«Que otros se jacten de las páginas que han escrito;
a mí me enorgullecen las que he leído…»
Borges: Un lector.
El lamento de Roland Barthes, leído en estos días de cuarentena en su libro El susurro del Lenguaje, al señalar que sus conciudadanos, los franceses, pese a poseer una cultura milenaria en aspectos de lectura y escritura, cada día leen menos; unido a las palabras de Andrew Cuomo, actual gobernador de Nueva York, describiendo la galopante propagación del Covi-19 en estos términos: “un fuego que arde a través de la hierba seca con un viento fuerte”, indicando esto que, tal vez, los días de reclusión domiciliaria se extenderán algún tiempo, me llevaron a preguntarme:
¿Y qué podría decirse de la asiduidad a la lectura de los dominicanos? Máxime cuando nuestra cultura en materia de lectura y escritura ni siquiera es bicentenaria.
Casualidad o no, hace unos días, encontré en mi correo electrónico la pregunta que me hiciera una inquieta alumna de la universidad sobre la mejor lectura posible en estos tiempos de cuarentena, aquella que combine lo clásico con lo placentero.
He de confesar que me colocó en aprietos, al solicitarme hacer recomendaciones de obras que, perteneciendo al llamado “canon literario”, trasciendan su condición de objeto de culto y tiendan al disfrute de su lector.

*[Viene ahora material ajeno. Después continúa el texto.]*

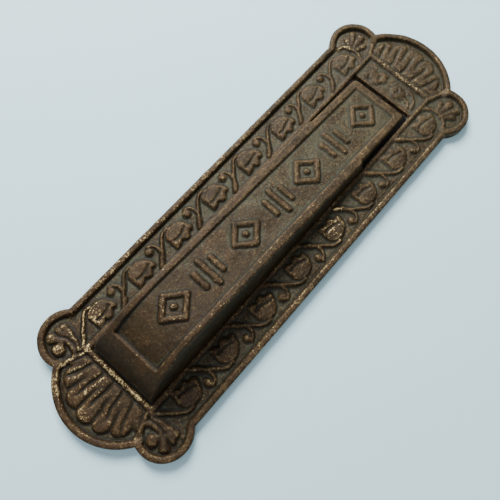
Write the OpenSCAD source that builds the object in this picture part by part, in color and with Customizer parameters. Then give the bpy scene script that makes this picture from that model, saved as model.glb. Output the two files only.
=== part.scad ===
// Vertical cast-iron letter plate with a hinged finger-grip flap.
// +Z is up the door, the decorated face looks along -Y, and Y = 0 is the door's surface.
// "Depth" below means the distance in front of the door, so a point at depth d lies at Y = -d.

/* [Face plate] */
// Width across the straight sides
plate_width = 73; // [72:0.5:75]
// Thickness of the rim, from the door to its front
rim_depth = 5; // [4.8:0.1:5.5]
// Width of the rim that runs round the outline
rim_width = 3; // [2:0.1:3.5]
// Thickness of the casting between the raised ornaments
ground_depth = 3.2; // [3:0.1:3.4]
// Depth that the ornaments reach
relief_depth = 4.6; // [4:0.1:4.8]
// How far the back is cut away behind the ornaments
back_recess = 1.2; // [0.5:0.1:1.4]
// Radius of the four corner lobes
lobe_radius = 12.7; // [12:0.1:13]
// Distance of a lobe's centre from the upright centre line
lobe_x = 27.8; // [27:0.1:28.2]
// Distance of a lobe's centre from the level centre line
lobe_z = 98.7; // [98:0.1:99.5]
// Radius of the round crest at each end
crest_radius = 28.65; // [28:0.05:29]
// Distance of a crest's centre from the level centre line
crest_z = 94.75; // [94:0.05:95.5]

/* [Opening] */
// Half width of the slot that letters pass through
slot_half = 14.8; // [14.6:0.1:15]
// Height of the slot's lower edge
slot_bottom = -88.5; // [-89:0.1:-88]
// Half width of the sunk seat that the flap's edge rests in
seat_half = 17.6; // [17.6:0.1:18]
// Height of the seat's lower edge
seat_bottom = -94.8; // [-95.2:0.1:-94.6]
// Half width of the opening beside the flap's tail
tail_opening_half = 17.2; // [16.8:0.1:17.4]
// Height of the opening's upper edge
opening_top = 86; // [85:0.1:86.4]
// Half width of the raised frame round the opening
frame_half = 20.6; // [20:0.1:20.8]
// Width of the frame's upper and lower bars
frame_bar = 3; // [2:0.1:3.2]
// Height of the upper bar's top edge
frame_top = 101.5; // [101:0.1:102]

/* [Flap] */
// Height of the flap's upper end
flap_top = 82.5; // [82:0.1:82.8]
// Height of the flap's lower end
flap_bottom = -94; // [-94.2:0.1:-93.8]
// Half width of the flap's tail, above the hinge
tail_half = 15.3; // [15:0.1:15.5]
// Half width of the flap at its base
base_half = 17.3; // [17.1:0.1:17.5]
// Half width of the flap at its deepest point
crown_half = 14.5; // [14:0.1:15]
// Depth of the flap's front at its upper end
flap_top_depth = 6; // [5.6:0.1:6.4]
// Depth of the flap's front where the nose begins
crown_depth = 25; // [24:0.5:26]
// Height at which the rounded nose begins
nose_start = -64; // [-66:1:-62]
// Wall of the flap's hollow casting
flap_wall = 2.6; // [2.2:0.1:2.8]
// Depth of the sunk field in the flap's front
field_sink = 0.9; // [0.5:0.1:1.2]
// Half width of the sunk field
field_half = 11.5; // [11:0.1:11.8]
// Gap between the flap's edge and its seat
seat_gap = 0.2; // [0.15:0.05:0.3]

/* [Hinge] */
// Height of the hinge pin
pin_z = 50; // [49.8:0.1:50.2]
// Distance of the hinge pin behind the door's surface
pin_back = 3; // [2.9:0.1:3.1]
// Diameter of the hinge pin
pin_diameter = 3; // [2.8:0.1:3.1]
// Length of the hinge pin
pin_length = 51; // [50.5:0.5:52]
// Diameter of the spring's wire
wire_diameter = 0.9; // [0.7:0.1:1]
// Turns of the spring
spring_turns = 7; // [5:1:8]

/* [Fixings] */
// Distance between the two tapped bosses
boss_spacing = 212; // [211:1:214]
// Diameter of each boss
boss_diameter = 10; // [9:0.5:11]
// How far each boss stands behind the door's surface
boss_back = 6; // [5:0.5:7]
// Core diameter of the tapped hole
tap_diameter = 5; // [4.5:0.1:5.5]
// Depth of the tapped hole
tap_depth = 8; // [6:0.5:8.5]

/* [Hidden] */
$fn = 64;
BRONZED = [0.30, 0.24, 0.18];
STEEL = [0.45, 0.43, 0.40];
over = 0.5;                                  // how far a cut or a joined solid runs past a face
pin_radius = pin_diameter / 2;
running_gap = 0.06;                          // radial gap of the flap on its pin
lug_inner = tail_opening_half;               // inner face of each plate lug
lug_outer = 21.4;                            // outer face of each plate lug
lug_radius = 3.4;                            // round end of a lug or an ear
lug_root = 2;                                // how far a lug reaches into the plate
ear_inner = 11.7;                            // inner face of each flap ear
ear_outer = 14.2;                            // outer face of each flap ear
ear_root = 5;                                // depth at which an ear joins the flap's hollow
leg_groove_width = wire_diameter + 0.5;
leg_groove_depth = wire_diameter + 0.2;
leg_y = 0.05 - leg_groove_depth + wire_diameter / 2;
leg_z = pin_z - 10.4;                        // height of the spring's lower leg
leg_end = 18.5;                              // where the lower leg ends in its groove
washer_thickness = 0.8;
washer_radius = 3;
washer_play = 0.1;                           // gap between a washer and its lug
washer_gap = 0.15;                           // radial gap between a washer and the pin
split_radius = 0.55;                         // radius of a closed split pin
split_x = lug_outer + washer_thickness + 1.2; // place of each split pin
eye_radius = 1.1;                            // middle radius of a split pin's eye
leg_spread = 28;                             // angle of a split pin's bent legs
base_depth = ground_depth + seat_gap;        // depth of the flap's edge, just off its seat
tail_depth = 1;                              // depth of the tail's back edge
shoulder_z = pin_z - 6;                      // height where the flap is at its full width
shoulder_rise = 3.5;                         // height over which it narrows to the tail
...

Lo que implica transitar preocupaciones perennes de los estudios literarios en pocas líneas, lo que a todas luces resulta imposible: las relativas al canon y al goce literario.
Una obra literaria para ser considerada canónica debe ser prototípica en su género. Sin embargo, no se debe ignorar que esa idea de canonicidad literaria constituye un vestigio de la pretensión totalizadora de la mentalidad occidental, imposible en el caso latinoamericano, gracias en gran medida a las vanguardias.
Así, se entiende por canónicos a aquellos textos que, por su significatividad, legitimación cultural (al constituirse en criterio para la norma común) y, como plantea Jorge Monteleone, su aspiración a la inamovilidad, se escriben sobre mármol. Aquellos libros que, en palabras de Wilde, se deben y es preciso leer.
Ahora bien, considerar para la propuesta de lectura requerida por la avispada estudiante el segundo punto sobre el disfrute, el cual ha sido un tema recurrente de los estudios literarios, específicamente en la llamada teoría de la recepción, me resulta más complicado aún.
Sin embargo, soy consciente que el texto literario siempre deberá ser tenido como entidad que llama al goce, alejándolo de las consignas y los andamios que procuran la odiosa ortopedia de la creatividad del lector; y más consciente aún de las infinitas posibilidades de gustos en los lectores, hijos de los deseos, anhelos e ilusiones de sus fantasías y su imaginación, del momento emocional, de sus años.
Recuerdo que cuando en el colegio me pidieron hacer un análisis de La Odisea, este libro me pareció pesado y difícil; sin embargo, cuando hice su relectura al final de la universidad con fines recreativos, su lectura me mantiene hasta hoy enamorado de la mitología griega.
En lo personal, me llaman a la atención aquellos libros con sabor al agridulce de la experiencia, cargados de mismidad y otredad, que me elevan en una nube de creación y diálogo con un conjunto de voces que, agazapadas en el hueco de mis recuerdos, me llaman a hundirme en la levedad del ser, más bien, de mi existir (porque no soy, solo existo azaetado por mi gloriosa finitud).
Esta solicitud hecha por aquella joven estudiante me colocó en la encrucijada de, como señalara John Ruskin (Sésamo y Lirios), tratar de enlistar algunos libros buenos para todo tiempo, no solo para una hora.
No obstante, consciente de la inclusión de algunos libros que solo se ubicarían en los bordes de lo canónico literario (aunque, en todo caso, cualquier establecimiento de lo canónico, independientemente de la época, estaría preñado de la subjetividad como punto de partida), propongo una breve lista de diez obras representativas de algunas de las épocas literarias de mayor fuerza creativa, estimándolas, además de entretenidas, provocadoras:
- Cándido o el optimismo (1759) de Voltaire.
- El Retrato Oval (1842) de Edgar Allan Poe.
- La dama de las camelias (1848) de Alexandre Dumas (hijo).
- Madame Bovary (1857) del gran Gustave Flaubert.
- Rimas y Leyendas (1871) de Gustavo Adolfo Bécquer.
- El extraño caso del Dr. Jeckyl y Mr Hyde (1886) de Robert Louis Stevenson.
- El retrato de Dorian Gray (1890) de Oscar Wilde.
- Pedro Páramo (1955) de Juan Rulfo.
- Cien años de soledad (1967) de Gabriel García Márquez.
- La casa de los espíritus (1982) de Isabel Allende.